Though it may be unfamiliar to those with no experience in fandom spaces, to anyone who has ever used Tumblr or dabbled in fan fiction communities, this phrase is instantly recognizable. For those unacquainted, some explanation: “Destiel” is the fan created couple name for two of the main characters in the television show Supernatural, Dean Winchester (Jensen Ackles) and Castiel (Misha Collins).
Many people in fandoms delight in “shipping” characters—that is, imagining them in a romantic relationship even if they are not actually in one in their story. Shipping is often found in fan art, fan fiction, discussion, and tweets badgering the creators to make their favorite imagined couple real. The characters being ‘shipped’ are often same-sex pairings, as in the case of “Destiel.” In Supernatural, Dean is a rugged, sarcastic hunter of demons who drives a Chevy Impala; Castiel is a trench coat wearing angel who is introduced rescuing Dean from the depths of hell. In fans’ eyes, the stage was set for certain romance; shipping fans were hooked on their dynamic and began enthusiastically creating fan works featuring the two as a couple. Destiel became so popular that it was ubiquitous among fandom spaces, becoming the most frequently reblogged ship on Tumblr in 2014 (as reported by The Daily Dot) and clocking a whopping 89,473 fan fictions hosted on Archive Of Our Own.
The fandom for Destiel was so vocal that the creators eventually got wind of it, both through social media and convention interactions (Supernatural hosts several fan conventions each year across America for fans of the show). Misha Collins confirmed this at a 2013 convention when asked: “The producers and the actors don’t really talk about it that much. I mean, it does come up occasionally. But I do think we all pay lip service to it.”
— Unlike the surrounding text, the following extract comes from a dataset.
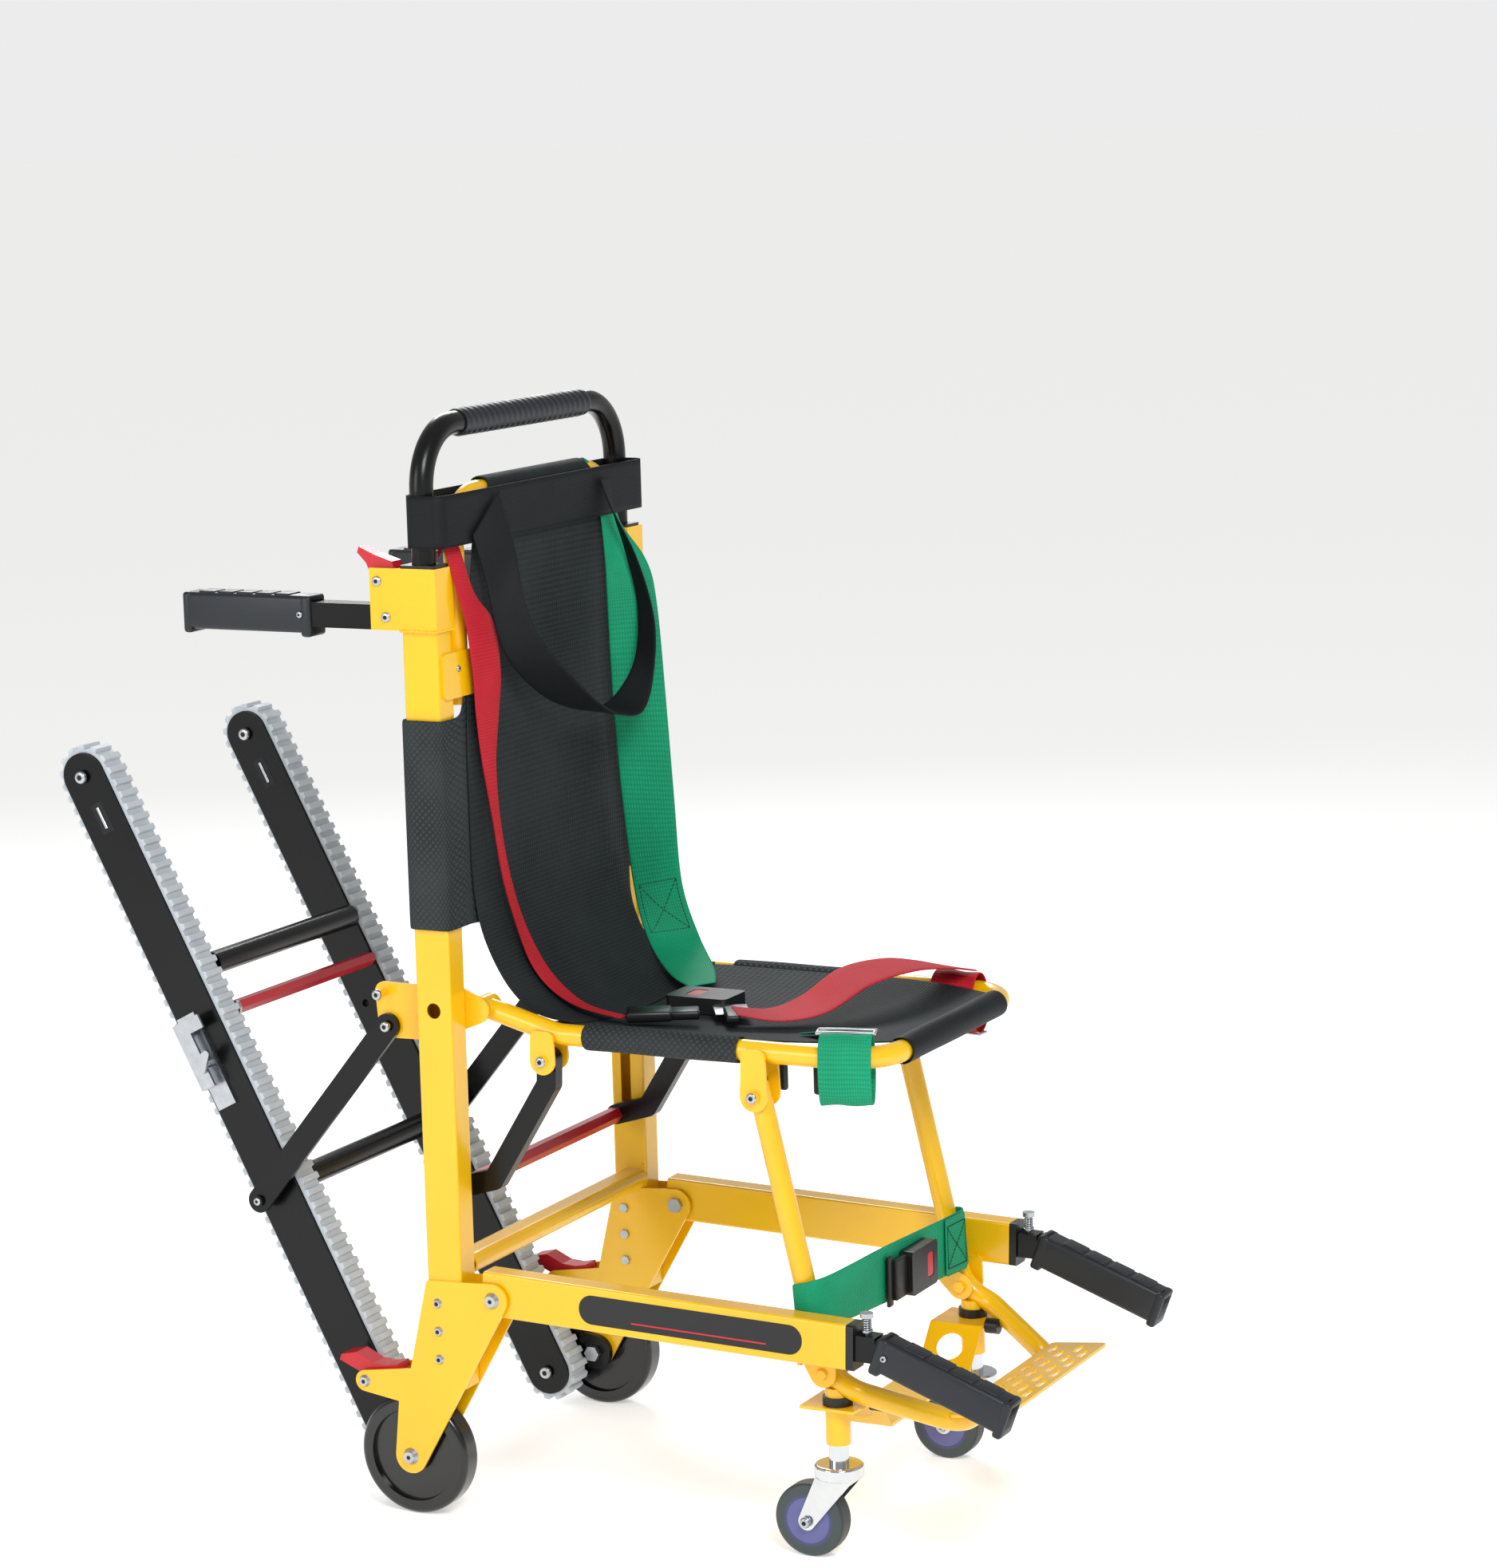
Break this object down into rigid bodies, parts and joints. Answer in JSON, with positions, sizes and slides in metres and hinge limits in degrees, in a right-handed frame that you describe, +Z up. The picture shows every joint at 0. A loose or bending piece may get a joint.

For many seasons, the show has included many obvious winks at their shipping audience about the pairing—from villains mockingly referring to the two as “boyfriends,” to actually mentioning “Destiel” in meta episodes where the characters discover their own fandom after a book series is published about their adventures.
But most shippers, especially for queer pairings, know by now not to expect too much; queer romance in media created by straight men, starring straight men. Queer relationships on prime time television are rare, even when fans make it clear how much they want them. As the show is on its 15th season, many of the fans had given up hope entirely that their favorite ‘ship’ would ever actually happen in the show.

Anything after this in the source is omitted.